Assuming the company spins off its real estate portfolio, we could even justify a $ 75.1 target price, a 120% upside, by considering that the property portfolio would trades at a 50% premium to its appraisal value, in line with current market value. The increasing visibility on the OpCo could justify a 13.5x EV /OpCo EBITDA multiple, in line with the average of recent transactions and still a 25% discount to historical Orpea valuation of 18x.
Even though we see more than limited downside from here, we still want to assess the risk. The following table shows the OpCo and propCo valuation. In order to derive the target price under a given scenario, suffice to sum the equity value of the OpCo and PropCo, and then divide by the number of share outstanding of 82.7M.

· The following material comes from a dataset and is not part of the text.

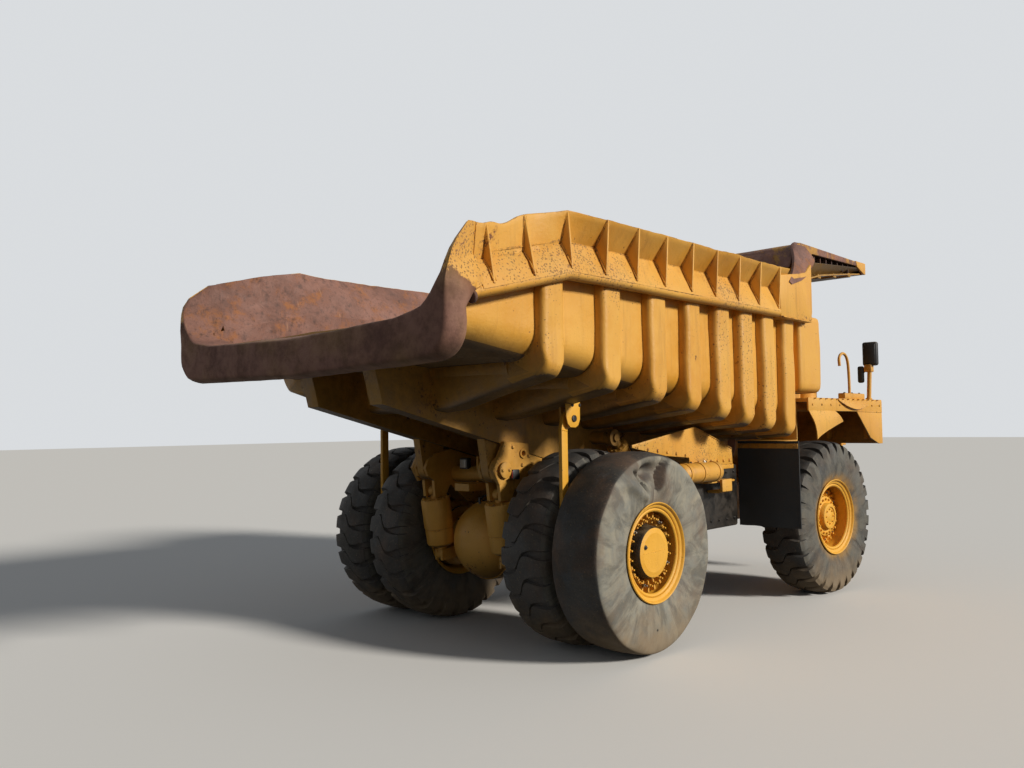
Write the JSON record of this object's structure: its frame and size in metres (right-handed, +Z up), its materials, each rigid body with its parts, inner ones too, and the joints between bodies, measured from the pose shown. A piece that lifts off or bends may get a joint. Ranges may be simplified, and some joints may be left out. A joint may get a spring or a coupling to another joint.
{
  "type": "rigid off-highway dump truck",
  "caption": "Rigid-frame mining dump truck with a ribbed tipping body, a canopy over a side cab, steered front wheels and twin rear wheels.",
  "frame": {"origin": "on the ground under the middle of the truck", "axes": "+Z up, +Y towards the tail, -Y towards the nose, +X towards the driver's side"},
  "size_m": [4.3, 9, 4.56],
  "materials": {
    "yellow_paint": "worn yellow enamel with rust spots",
    "chassis_paint": "dusty yellow enamel",
    "rusty_steel": "bare rusted steel",
    "tyre_rubber": "weathered rubber",
    "rubber_sheet": "black rubber sheet",
    "dark_paint": "matt black paint",
    "cab_glass": "clear glass",
    "cab_trim": "black vinyl and plastic",
    "rod_steel": "ground steel rod",
    "lamp_face": "lamp lens in a metal shell"
  },
  "bodies": {
    "chassis": {"frame": "chassis_paint", "bumper": "yellow_paint", "radiator_grille": "dark_paint", "engine_hood": "yellow_paint", "engine_block": "dark_paint", "right_deck": "yellow_paint", "left_deck": "yellow_paint", "handrails": "yellow_paint", "cab_shell": "yellow_paint", "cab_glass": "cab_glass", "cab_interior": "cab_trim", "mirrors": "dark_paint", "lamps": "lamp_face", "air_cleaners": "yellow_paint", "front_struts": "chassis_paint", "rear_axle": "chassis_paint", "rear_struts": "chassis_paint", "fuel_tank": "yellow_paint", "hydraulic_tank": "yellow_paint", "air_tank": "yellow_paint", "mud_flaps": "rubber_sheet"},
    "cab_door": {"cab_door": "yellow_paint", "cab_door_glass": "cab_glass"},
    "dump_body": {"body_floor": "rusty_steel", "body_side_right": "yellow_paint", "body_side_left": "yellow_paint", "body_front_wall": "rusty_steel", "body_canopy": "rusty_steel", "body_underframe": "chassis_paint"},
    "ejector_right": {"ejector_right": "yellow_paint"},
    "ejector_left": {"ejector_left": "yellow_paint"},
    "hoist_barrel_right": {"hoist_barrel_right": "yellow_paint"},
    "hoist_barrel_left": {"hoist_barrel_left": "yellow_paint"},
    "hoist_rod_right": {"hoist_rod_right": "rod_steel"},
    "hoist_rod_left": {"hoist_rod_left": "rod_steel"},
    "knuckle_right": {"knuckle_right": "chassis_paint"},
    "knuckle_left": {"knuckle_left": "chassis_paint"},
    "front_wheel_right": {"front_rim_right": "yellow_paint", "front_tyre_right": "tyre_rubber"},
    "front_wheel_left": {"front_rim_left": "yellow_paint", "front_tyre_left": "tyre_rubber"},
    "rear_wheels_right": {"rear_rims_right": "yellow_paint", "rear_tyres_right": "tyre_rubber"},
    "rear_wheels_left": {"rear_rims_left": "yellow_paint", "rear_tyres_left": "tyre_rubber"}
  },
  "joints": [
    {"name": "body_tip", "type": "hinge", "parent": "chassis", "child": "dump_body", "pos_m": [0, 2.4, 1.8], "axis": [-1, 0, 0], "range_deg": [0, 55]},
    {"name": "hoist_swing_right", "type": "hinge", "parent": "chassis", "child": "hoist_barrel_right", "pos_m": [-0.85, -0.55, 0.75], "axis": [1, 0, 0], "range_deg": [0, 3.26]},
    {"name": "hoist_slide_right", "type": "slide", "parent": "hoist_barrel_right", "child": "hoist_rod_right", "axis": [0, 0.7198, 0.6941], "range_m": [0, 1.4512]},
    {"name": "ejector_swing_right", "type": "hinge", "parent": "dump_body", "child": "ejector_right", "pos_m": [-1.3775, 2.25, 2.31], "axis": [1, 0, 0], "range_deg": [0, 60]},
    {"name": "steer_right", "type": "hinge", "parent": "chassis", "child": "knuckle_right", "pos_m": [-1.18, -2.55, 1], "axis": [0, 0, 1], "range_deg": [-31, 39]},
    {"name": "front_wheel_spin_right", "type": "hinge", "parent": "knuckle_right", "child": "front_wheel_right", "pos_m": [-1.18, -2.55, 1], "axis": [0.9976, -0.0698, 0], "continuous": true},
    {"name": "rear_wheel_spin_right", "type": "hinge", "parent": "chassis", "child": "rear_wheels_right", "pos_m": [-1.705, 1.65, 1], "axis": [1, 0, 0], "continuous": true},
    {"name": "hoist_swing_left", "type": "hinge", "parent": "chassis", "child": "hoist_barrel_left", "pos_m": [0.85, -0.55, 0.75], "axis": [1, 0, 0], "range_deg": [0, 3.26]},
    {"name": "hoist_slide_left", "type": "slide", "parent": "hoist_barrel_left", "child": "hoist_rod_left", "axis": [0, 0.7198, 0.6941], "range_m": [0, 1.4512]},
    {"name": "ejector_swing_left", "type": "hinge", "parent": "dump_body", "child": "ejector_left", "pos_m": [1.3775, 2.25, 2.31], "axis": [1, 0, 0], "range_deg": [0, 60]},
    {"name": "steer_left", "type": "hinge", "parent": "chassis", "child": "knuckle_left", "pos_m": [1.18, -2.55, 1], "axis": [0, 0, 1], "range_deg": [-31, 39]},
    {"name": "front_wheel_spin_left", "type": "hinge", "parent": "knuckle_left", "child": "front_wheel_left", "pos_m": [1.18, -2.55, 1], "axis": [0.9976, -0.0698, 0], "continuous": true},
    {"name": "rear_wheel_spin_left", "type": "hinge", "parent": "chassis", "child": "rear_wheels_left", "pos_m": [1.705, 1.65, 1], "axis": [1, 0, 0], "continuous": true},
    {"name": "cab_door_swing", "type": "hinge", "parent": "chassis", "child": "cab_door", "pos_m": [1.816, -3.436, 3.3], "axis": [0, 0, -1], "range_deg": [0, 95]}
  ],
  "couplings": [
    {"joint": "hoist_swing_right", "follows": "body_tip", "ratio": 0.059094},
    {"joint": "hoist_slide_right", "follows": "body_tip", "m_per_rad": 1.5112},
    {"joint": "hoist_swing_left", "follows": "body_tip", "ratio": 0.059094},
    {"joint": "hoist_slide_left", "follows": "body_tip", "m_per_rad": 1.5112},
    {"joint": "steer_left", "follows": "steer_right", "ratio": 1}
  ]
}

Korian operates in the very attractive long-term care industry. The industry benefits from structural growth drivers such as an ageing population, an increasing prevalence of chronic diseases and the institutionalization of real estate. The ageing population, combined with the market share gain over weakest competitors, should allow Korian to grow mid-single digit revenue growth, which could be strengthened by bolt-on acquisitions. However, Korian seems to be materially undervalued as valuations do not reflect the strength of the business model, the industry prospects as well as the value of its real estate portfolio. We believe that the risk reward is skewed to the upside and the upside potential is very appealing as highlighted by the 69% bull case upside.
Reputation: Reputation and operational track record play an important role to obtain operating licenses. Reputational damage could impact its ability to gain new licenses and/or could affect its ability to retain existing authorizations. Besides, it could lead to a higher level of scrutiny from regulators which could slow down its growth ambitions.
M&A: Korian is a very acquisitive company. The company could overpay for an asset or fail to properly integrate a company.
Reimbursement risk: Reimbursement rate could fail to cover the increase in medical expenses (including medical staff wages) incurred by Korian. Besides, reimbursement rate is negotiated on an annual basis; therefore profitability could be impacted for a few quarters because of the lag.
Rent inflation: Profitability could be impacted if rent inflation outpaces accommodation fees paid by residents. However, Korian can set up freely the price for accommodation every time that a new resident rent a room. Price increase for existing residents is decided by the regulator.
Interest rate: Korian uses a significant amount of debt. A change in interest rate could impact the net income. However, the company has implemented hedging strategies. Almost 90% of its debt is considered fixed-rate or hedged.